Sporthistorie: Who the hell is Haarhoes?

De Nederlanders zijn inmiddels naar huis op de US Open. Dat was weleens anders. In 1989 brak Paul Haarhuis door op de US Open in New York, door als volslagen onbekende speler met een racket van de Hema viervoudig toernooiwinnaar John McEnroe te verslaan. Toen de journalisten hem op de persconferentie vroegen wie hij was en waar hij vandaan kwam, antwoordde de Brabander ad rem: "I am Paul Haarhuis and I come from Mars."

In 1989 zorgde Paul Haarhuis voor een sensatie. Op de U.S. Open versloeg hij als totale underdog met een racket van de Hema de vedette en viervoudig toernooiwinnaar John McEnroe. Diens ‘Who the hell is Haarhoes’ werd door de Hollander genadeloos afgestraft.

Tot die tijd kende niemand Haarhuis, maar vanaf toen wist iedereen wie hij was. De 23-jarige tennisser was in de tweede ronde van de US Open met 6-4, 4-6, 6-3, 7-5 te sterk voor McEnroe.

Hema-racket
Het Hema-racket van Paul Haarhuis maakte de overwinning nog curieuzer. Een tennisser, gesponsord door het bedrijf dat vooral bekend stond als worstenleverancier. Platter kon eigenlijk niet. Het vloekte met de mondaine tenniswereld waarin uiterlijk vertoon altijd de boventoon voert.

"Haarhuis werd uitgelachen door Nederlanders," vertelt oud-bondscoach Stanley Franker. ”Welke tennisser werd er nu gesponsord door de Hema?”

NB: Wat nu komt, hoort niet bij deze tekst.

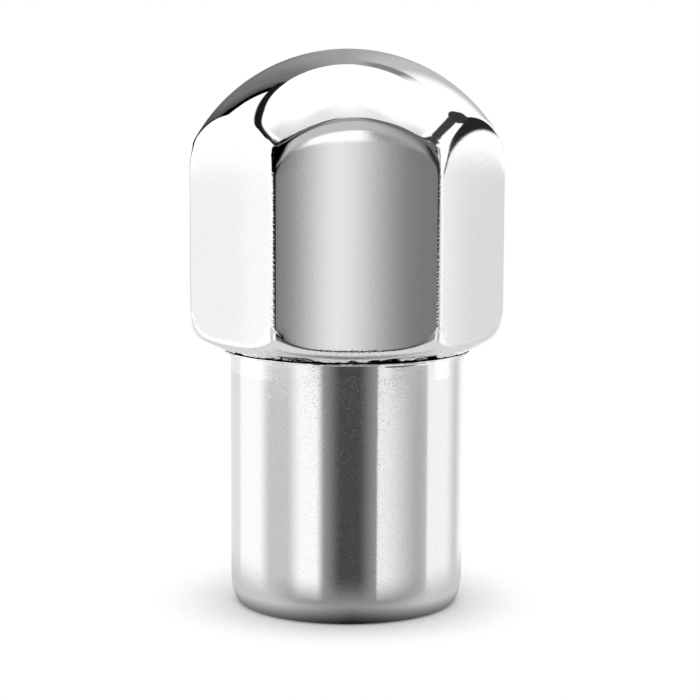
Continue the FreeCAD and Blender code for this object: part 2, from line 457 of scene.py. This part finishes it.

Ook de buitenlandse spelers haalden de neus op voor de Eindhovenaar. Die dachten dat Haarhuis een ijdele selfkicker was die de eerste letter van zijn achternaam in de bespanning van zijn racket had laten zetten.

Na afloop van de sensationele partij was de prangende vraag van de journalisten wie die Paul Haarhuis eigenlijk was. "My name is Paul Haarhuis and I'm coming from Mars", was het laconieke antwoord van de Eindhovenaar tijdens de persconferentie. Het was typerend voor Haarhuis : heel direct, maar altijd met dat snufje droge, bijna cynische humor.

Sportgek
”Cool” blijven op de US Open is een kunst op zich. Het vliegveld LaGuardia grenst praktisch aan de banen en, ook al wordt er rekening mee gehouden, de aanvliegroute loopt soms pal over het Arthur Ashe Stadium. Het kan, samen met het rumoerige publiek, dan ook een enorme heksenketel zijn. Daar moet je als profspeler mee om kunnen gaan.

Het kolkende centercourt deert Haarhuis geenzins. "De toeschouwers in de Verenigde Staten zijn sportgek en hebben ook verstand van tennis. Ze reageren heel enthousiast en voelen de belangrijke momenten aan. Bij andere Grand Slams heb ik dat gevoel toch iets minder. Zeker op Wimbledon. De mensen komen daar voornamelijk om te kunnen zeggen dat ze op Wimbledon zijn geweest", vertelt Haarhuis.

Haarhuis speelt in die heksenketel McEnroe naar huis. Ondanks zijn geringe ervaring, krijgt het Amerikaanse publiek geen vat op de zenuwen van de Eindhovenaar.

Wellicht dat ook zijn affectie voor de Verenigde Staten meespeelde bij zijn sublieme spel. Haarhuis bevond zich immers op bekend terrein. De Brabander werd als tennisser gevormd op de universiteit van Florida. Door zijn inspanningen in de USA werd Haarhuis uiteindelijk prof. Voordat hij naar Florida vertrok was Haarhuis in Nederland nog geen uitzonderlijk talent.

Haarhuis was ook op zijn plek in New York. "Ik voel me er prettig. New York is een fijne stad waar veel te doen is. Het is belangrijk voor een speler dat hij zijn zinnen kan verzetten en bijvoorbeeld lekker een hapje kan gaan eten in de stad."

Tumult
In 1991 bevond Haarhuis zich weer midden in het tumult. Hij stond weer tegenover een Amerikaans icoon. Haarhuis ging in een spannende kwartfinalepartij ten onder tegen de Amerikaanse veteraan Jimmy Connors. Die bespeelde het publiek met zijn vuistje en rare capriolen.

Verder dan de laatste acht in het enkelspel kwam Haarhuis nooit in New York. In 1994 veroverde hij samen met Jacco Eltingh wel de dubbelspeltitel.